Bandung – Bahas Raperda tentang Pengelolaan dan Perlindungan Lingkungan Hidup (PPLH),
Pansus 7 DPRD Kota Bandung ajak warga peduli lingkungan hidup.
“Poin kami yang tentunya adalah pertama bagaimana masyarakat punya kesadaran kaitan perlindungan lingkungan sekitar. Yang mana sampai saat ini masyarakat berkenaan dengan lingkungan hidup seperti tidak peduli, ” ungkap anggota Pansus 7 Rizal Khairul.
Rizal mengatakan, perlindungan terhadap lingkungan hidup harus menjadi program. Tentunya, ini juga perlu adanya kesadaran masyarakat untuk ikut serta melindungi lingkungan, paling tidak lingkungannya sendiri.
“Selama ini masyarakat seadanya , tidak peduli lingkungan. Yang penting untuk kenyamanan diri sendiri dan untuk hari itu saja, ” ujarnya.
Namun, ungkap Rizal, dengan adanya Perda ini maka pemerintah pun harus berupaya mengedukasi masyarakat kaitan dengan lingkungan hidup.

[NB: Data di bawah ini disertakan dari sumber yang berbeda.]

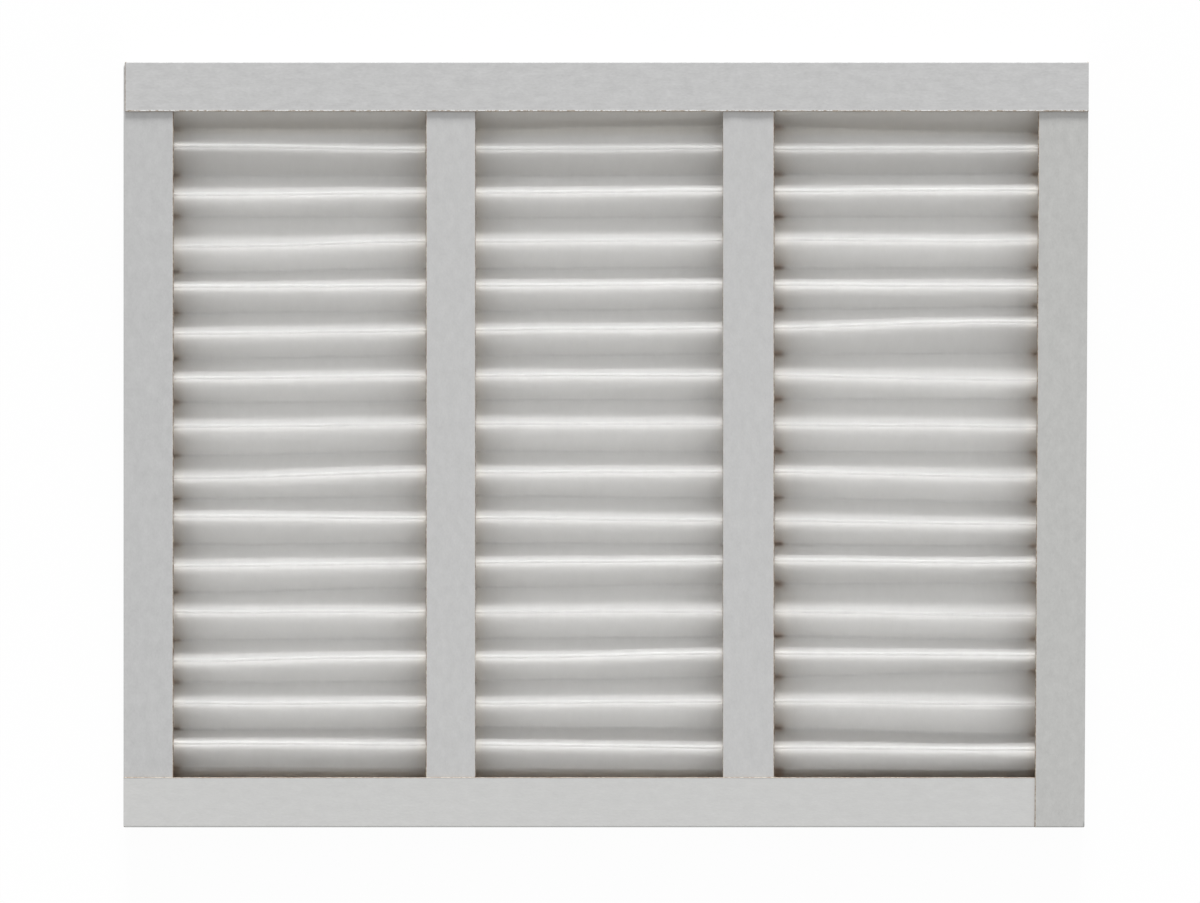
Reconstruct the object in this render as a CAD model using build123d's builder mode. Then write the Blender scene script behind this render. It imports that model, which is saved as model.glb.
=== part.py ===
from build123d import *
import os

os.makedirs("parts", exist_ok=True)

# The filter lies on its rear face: X runs along the width, Y up the height, Z from rear to front.
# Outside of the frame, as it fits a 20 by 16 by 1 inch slot
frame_width = 495.3
frame_height = 393.7
frame_depth = 19.05

# Paperboard of the frame and the straps
board = 0.7
fold_radius = 0.9
front_lip = 25.5
rear_lip = 28.4
tab_length = 22.0
cut_inset = 0.5

# Room between two glued layers, and at the cut ends inside the frame
glue_gap = 0.1
end_clearance = 0.6

# Straps across the pleats: middle of each from the middle of the frame, and its width
left_strap_x = -79.4
left_strap_width = 25.2
right_strap_x = 73.8
right_strap_width = 26.2
rear_right_strap_x = 78.8
strap_to_bend = 8.0

# Filter sheet: each fold is pressed to a narrow flat land with a small radius at both sides
sheet = 0.9
pleat_pitch = 23.5
least_flap = 5.0
land_width = 1.6
crease_radius = 0.6
valley_drop = 1.0

# How far each ridge lies below its even place, from the top one down
ridge_drift = (1.1, 1.2, -0.6, 1.6, -0.3, -0.1, 0.1, 2.4, 2.0, 2.7, 1.9, 4.1, 2.3, 3.5, 1.6, 4.5)

# A lip that lies over another one stands this much further out
lap_step = board + glue_gap

# Frame

half_width = frame_width / 2
half_height = frame_height / 2

# Section planes of the four sides in the order of the wrap, each at the corner where its side starts:
# local x points into the frame and local y is up
left_side = Plane(origin=(-half_width, half_height, 0), x_dir=(1, 0, 0), z_dir=(0, -1, 0))
bottom_side = Plane(origin=(-half_width, -half_height, 0), x_dir=(0, 1, 0), z_dir=(1, 0, 0))
right_side = Plane(origin=(half_width, -half_height, 0), x_dir=(-1, 0, 0), z_dir=(0, 1, 0))
top_side = Plane(origin=(half_width, half_height, 0), x_dir=(0, -1, 0), z_dir=(-1, 0, 0))

# The bottom lips stay out over the straps, and drop only beyond the rightmost one
lap_width = max(front_lip, rear_lip)
last_strap_edge = half_width + max(right_strap_x, rear_right_strap_x) + right_strap_width / 2
bottom_bend = last_strap_edge + strap_to_bend
tab_corner = lap_step + fold_radius

# Each side has stations: the distance from its start, and how far both lips sit in from the outermost
wrap = (
    (left_side, ((fold_radius, lap_step), (frame_height - fold_radius, lap_step))),
    (
        bottom_side,
        (
            (fold_radius, 0),
            (bottom_bend, 0),
            (frame_width - lap_width, lap_step),
            (frame_width - fold_radius, lap_step),
        ),
    ),
    (
        right_side,
        (
            (fold_radius, 0),
            (lap_width, 0),
            (frame_height - lap_width, lap_step),
            (frame_height - fold_radius, lap_step),
        ),
    ),
    (top_side, ((fold_radius, 0), (frame_width - tab_corner, 0))),
)

# Ends of the lips that lie over their neighbour: where the channel stops, and the run to the cut end
lap_ends = (
    (bottom_side, fold_radius, -fold_radius),
    (right_side, fold_radius, -fold_radius),
    (top_side, fold_radius, -fold_radius),
    (top_side, frame_width - tab_corner, tab_corner - cut_inset),
)

# Middle of each upright corner fold and the angle at which it starts; the last one turns the tab in
corner_folds = (
    (-half_width + fold_radius, -half_height + fold_radius, 180),
    (half_width - fold_radius, -half_height + fold_radius, 270),
    (half_width - fold_radius, half_height - fold_radius, 0),
    (-half_width + tab_corner, half_height - fold_radius, 90),
)
corner_foot = lap_step + fold_radius
corner_height = frame_depth - 2 * corner_foot
fold_middle = fold_radius - board / 2

with BuildPart() as frame:
    # Channels: front lip, wall and rear lip in one folded section, carried from station to station
    for side, stations in wrap:
        for distance, drop in stations:
            front_middle = frame_depth - drop - board / 2
            rear_middle = drop + board / 2
            with BuildSketch(side.offset(distance)):
                with BuildLine():
                    FilletPolyline(
                        (front_lip, front_middle),
                        (board / 2, front_middle),
                        (board / 2, rear_middle),
                        (rear_lip, rear_middle),
                        radius=fold_middle,
                    )
                trace(line_width=board)
        loft(ruled=True)

    # Lips that run on over the corner to their cut ends
    for side, distance, run in lap_ends:
        with BuildSketch(side.offset(distance)):
            with Locations((board, frame_depth)):
                Rectangle(front_lip - board, board, align=(Align.MIN, Align.MAX))
            with Locations((board, 0)):
                Rectangle(rear_lip - board, board, align=(Align.MIN, Align.MIN))
        extrude(amount=run)

    # Wall folded round the four corners, with the closing tab inside the left wall
    with BuildSketch(Plane.XY.offset(corner_foot)):
        for x, y, angle in corner_folds:
            with BuildLine():
                CenterArc((x, y), fold_middle, angle, 90)
            trace(line_width=board)
        with Locations((-half_width + lap_step, half_height - fold_radius)):
            Rectangle(board, tab_length, align=(Align.MIN, Align.MAX))
    extrude(amount=corner_height)

    # Raw end of the left wall, outside the tab
    with BuildSketch(Plane.XY.offset(corner_foot)):
        with Locations((-half_width, half_height)):
            Rectangle(board, fold_radius, align=(Align.MIN, Align.MAX))
    extrude(amount=corner_height)

frame.part.label = "frame"
export_step(frame.part, "parts/frame.step")

# Pleated sheet, between the planes where straps and lips lie against its folds
seat = lap_step + board
ridge_level = frame_depth - seat - sheet / 2
valley_level = seat + sheet / 2
clear_height = frame_height - 2 * (board + end_clearance)
clear_width = frame_width - 2 * (board + lap_step + end_clearance)
pleat_count = int((clear_height - 2 * least_flap) // pleat_pitch)
top_ridge = (pleat_count - 1) * pleat_pitch / 2

ridges = [
    top_ridge - number * pleat_pitch - ridge_drift[number % len(ridge_drift)]
    for number in range(pleat_count)
]
valleys = [ridge - pleat_pitch / 2 - valley_drop for ridge in ridges]
valleys.insert(0, ridges[0] + pleat_pitch / 2 - valley_drop)

fold_line = [(clear_height / 2, valley_level), (valleys[0] - land_width / 2, valley_level)]
for ridge, valley in zip(ridges, valleys[1:]):
    fold_line.append((ridge + land_width / 2, ridge_level))
    fold_line.append((ridge - land_width / 2, ridge_level))
    fold_line.append((valley + land_width / 2, valley_level))
    fold_line.append((valley - land_width / 2, valley_level))
fold_line[-1] = (-clear_height / 2, valley_level)

with BuildPart() as pleated_media:
    with BuildSketch(Plane.YZ):
        with BuildLine():
            FilletPolyline(*fold_line, radius=crease_radius)
        trace(line_width=sheet)
    extrude(amount=clear_width / 2, both=True)

pleated_media.part.label = "pleated_media"
export_step(pleated_media.part, "parts/pleated_media.step")

# Straps, flat on the folds, with their ends under the top and bottom lips
front_seat = frame_depth - seat
rear_seat = seat - board
straps = (
    ("front_strap_left", left_strap_x, left_strap_width, front_seat),
    ("front_strap_right", right_strap_x, right_strap_width, front_seat),
    ("rear_strap_left", left_strap_x, left_strap_width, rear_seat),
    ("rear_strap_right", rear_right_strap_x, right_strap_width, rear_seat),
)

for name, middle, width, foot in straps:
    with BuildPart() as strap:
        with BuildSketch(Plane.XY.offset(foot)):
            with Locations((middle, 0)):
                Rectangle(width, clear_height)
        extrude(amount=board)
    strap.part.label = name
    export_step(strap.part, f"parts/{name}.step")
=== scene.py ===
import math
import bmesh
import bpy
from mathutils import Matrix, Vector, noise


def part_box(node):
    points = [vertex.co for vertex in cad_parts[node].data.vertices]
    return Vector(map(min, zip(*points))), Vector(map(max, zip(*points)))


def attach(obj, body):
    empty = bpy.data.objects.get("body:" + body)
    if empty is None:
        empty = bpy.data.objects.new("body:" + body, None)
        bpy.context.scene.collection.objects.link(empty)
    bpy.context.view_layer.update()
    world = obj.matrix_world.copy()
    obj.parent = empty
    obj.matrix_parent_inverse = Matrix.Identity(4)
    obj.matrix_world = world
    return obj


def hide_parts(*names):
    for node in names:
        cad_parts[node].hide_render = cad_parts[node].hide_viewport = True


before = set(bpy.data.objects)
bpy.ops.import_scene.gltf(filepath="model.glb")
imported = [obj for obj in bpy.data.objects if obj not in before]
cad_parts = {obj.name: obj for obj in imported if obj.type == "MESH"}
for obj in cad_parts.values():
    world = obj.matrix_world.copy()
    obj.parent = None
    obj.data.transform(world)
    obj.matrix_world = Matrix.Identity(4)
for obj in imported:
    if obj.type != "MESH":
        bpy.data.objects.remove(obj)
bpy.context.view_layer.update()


# Frame: one strip of paperboard with a pale coating, die-cut and scored, folded into a channel and
# wrapped round the pleats. Each side's lips lie over the side before it and are glued down there. The
# brown core shows at the cut edges. The pale strip along the edge of the top lip is partly the die's
# burr and partly a painted highlight, and each side's grey is painted light and shade.

low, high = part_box("frame")
frame_width = high.x - low.x
frame_height = high.y - low.y
frame_depth = high.z
half_width = frame_width / 2
half_height = frame_height / 2
mid_level = frame_depth / 2
board = 0.0007
fold_radius = 0.0006
fold_steps = 5
lap_step = 0.0008
front_lip = 0.0255
rear_lip = 0.0284
tab_length = 0.022
tab_corner = lap_step + fold_radius
cut_inset = 0.0010
cut_slope = 0.0003
burr_width = 0.0006
fringe_width = 0.00022
flat_margin = 0.0003
station_step = 0.0025
same_place = 0.000001
right_lean = 0.0028
bottom_bend = 0.3476
quarter = math.pi / 2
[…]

Terutama dalam pola atau pembangunan infrastruktur yang memang harus diciptakan untuk dipelihara oleh masyarakat itu sendiri.
“Nah pemerintah dalam hal ini memberikan regulasi atau pun batasan batasan mana yang boleh dan tidak dibangun. Selama ini masyarakat kadangkala tidak memperhatikan itu, apalagi dalam kondisi pembangunan rumah hanya beberapa petak, yang pada akhirnya masyarakat itu (punya pikiran, red) ‘ah udah untung punya rumah’. Tapi setidaknya ada masyarakat yang peduli bagi lingkungan sendiri, ” ungkapnya.
Melalui Perda ini, katanya, masyarakat diajak untuk melindungi lingkungan minimal, di lingkungan sendiri. Selain itu, masyarakat juga bisa melakukan pengawasan. Misalnya ketika ada warga yang membangun rumah gede dengan efek kaca, masyarakat yang lihat bisa melaporkannya.
“Masyarakat juga bisa ada fungsi kontrolnya karena itu juga menyebabkan rusaknya lingkungan. Atau ada program drumpori magotisasi bisa ikut serta terlihat karena itu juga sebagai upaya menjaga lahan, ” terangnya.
Dalam pembangunan, ungkap Rizal, pembahasan kemungkinan juga diusulkan. Misalnya dalam sebuah pembangunan, 80 persen bangunan dan 20 persen untuk ruang terbuka hijau. Meski memang dalam praktiknya, kadangkala tidak seperti itu, masih banyak yang abai.
“Aturan itu harus dipertahankan dalam konteks rancangan yang kita bahas. Kita identifikasi masukan dalam raperda ini. Sebanyak 20 persen untuk RTH, 80 persen bangunannya, harusnya lebih tapi lahan kitab terbatas, ” ungkapnya.